▶ **TASK DETAILS**
Give back, exactly as written, the lines from the beginning of the listing through the one that contains "flange_t = 1.2; // [1:0.05:1.6]".

========================================

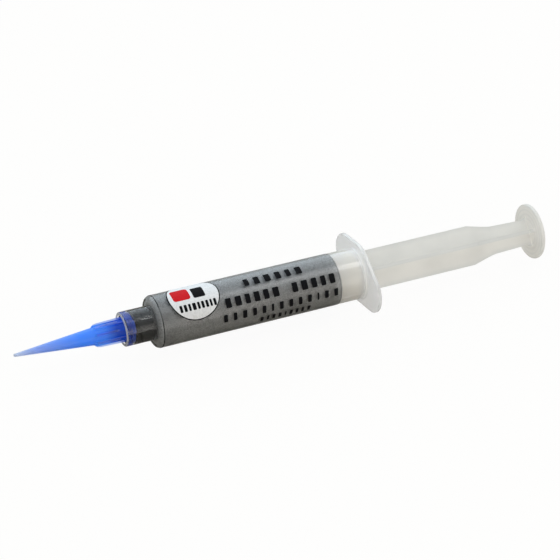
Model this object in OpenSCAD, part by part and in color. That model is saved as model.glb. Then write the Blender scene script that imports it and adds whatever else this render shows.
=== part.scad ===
// Syringe of solder paste: a luer lock barrel with a finger flange, a clear film label, the
// paste, a wiper piston, a cross ribbed plunger and a tapered dispensing tip.
// Each piece is drawn upright about the Z axis, tip down, with Z = 0 at the barrel's front
// shoulder. lying() then lays it on its side as it rests, with the finger flange flat: the tip
// points along -X, the thumb disc along +X, and the origin is under the middle of the length.

/* [Barrel] */
// Outside diameter of the barrel
barrel_d = 14.5; // [14.2:0.1:15.2]
// Inside diameter of the barrel
bore_d = 12.4; // [12:0.1:12.6]
// Length from the front shoulder to the back of the finger flange
barrel_l = 63.25; // [60:0.05:70]
// Radius of the shoulder's outer edge
shoulder_r = 1.05; // [0.8:0.05:1.1]
// Thickness of the barrel's front wall
front_wall = 1.05; // [0.9:0.05:1.3]
// Radius of the funnel's mouth in the front wall
funnel_mouth_r = 3.2; // [2.5:0.1:3.6]

/* [Finger flange] */
// Length of the flange across its two ears
flange_span = 28.3; // [26:0.1:31]
// Width of the flange across its middle
flange_width = 17.9; // [17:0.1:18.4]
// Radius of each ear's round end
ear_r = 6; // [4.5:0.1:6.4]
// Thickness of the flange
flange_t = 1.2; // [1:0.05:1.6]

/* [Luer lock] */
// Outside diameter of the lock collar
collar_d = 9.6; // [9.5:0.1:10]
// Length of the lock collar in front of the shoulder
collar_l = 8.5; // [7.8:0.1:9]
// Diameter at the root of the collar's thread
collar_bore_d = 8; // [7.9:0.05:8.2]
// Radius of the collar's front edge
collar_edge_r = 0.4; // [0.3:0.05:0.75]
// Length of the nose in front of the shoulder
nose_l = 11.2; // [10.6:0.1:11.6]
// Diameter of the nose at its front end
nose_d = 3.95; // [3.93:0.01:4]
// Growth of the nose's radius for each millimetre of its length, a six per cent taper
nose_taper = 0.03; // [0.03:0.001:0.031]
// Diameter of the outlet channel in the nose
channel_d = 2.6; // [1.8:0.1:2.8]

/* [Dispensing tip] */
// Length of the tip from its open end to its hub's back edge
tip_l = 33.3; // [30:0.1:36]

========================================

▶ **SOLUTION FOR THIS PROBLEM**
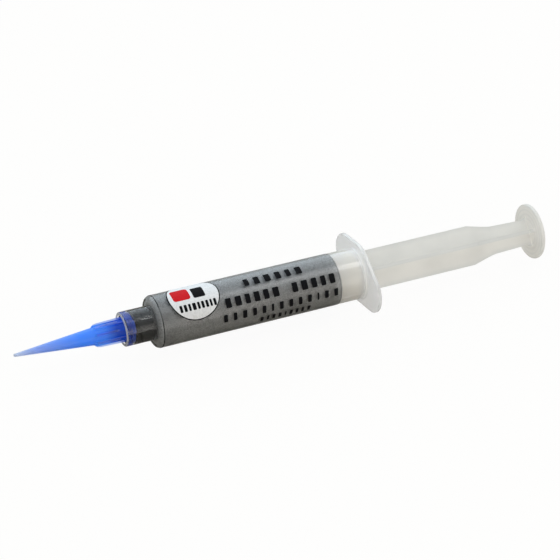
Model this object in OpenSCAD, part by part and in color. That model is saved as model.glb. Then write the Blender scene script that imports it and adds whatever else this render shows.
=== part.scad ===
// Syringe of solder paste: a luer lock barrel with a finger flange, a clear film label, the
// paste, a wiper piston, a cross ribbed plunger and a tapered dispensing tip.
// Each piece is drawn upright about the Z axis, tip down, with Z = 0 at the barrel's front
// shoulder. lying() then lays it on its side as it rests, with the finger flange flat: the tip
// points along -X, the thumb disc along +X, and the origin is under the middle of the length.

/* [Barrel] */
// Outside diameter of the barrel
barrel_d = 14.5; // [14.2:0.1:15.2]
// Inside diameter of the barrel
bore_d = 12.4; // [12:0.1:12.6]
// Length from the front shoulder to the back of the finger flange
barrel_l = 63.25; // [60:0.05:70]
// Radius of the shoulder's outer edge
shoulder_r = 1.05; // [0.8:0.05:1.1]
// Thickness of the barrel's front wall
front_wall = 1.05; // [0.9:0.05:1.3]
// Radius of the funnel's mouth in the front wall
funnel_mouth_r = 3.2; // [2.5:0.1:3.6]

/* [Finger flange] */
// Length of the flange across its two ears
flange_span = 28.3; // [26:0.1:31]
// Width of the flange across its middle
flange_width = 17.9; // [17:0.1:18.4]
// Radius of each ear's round end
ear_r = 6; // [4.5:0.1:6.4]
// Thickness of the flange
flange_t = 1.2; // [1:0.05:1.6]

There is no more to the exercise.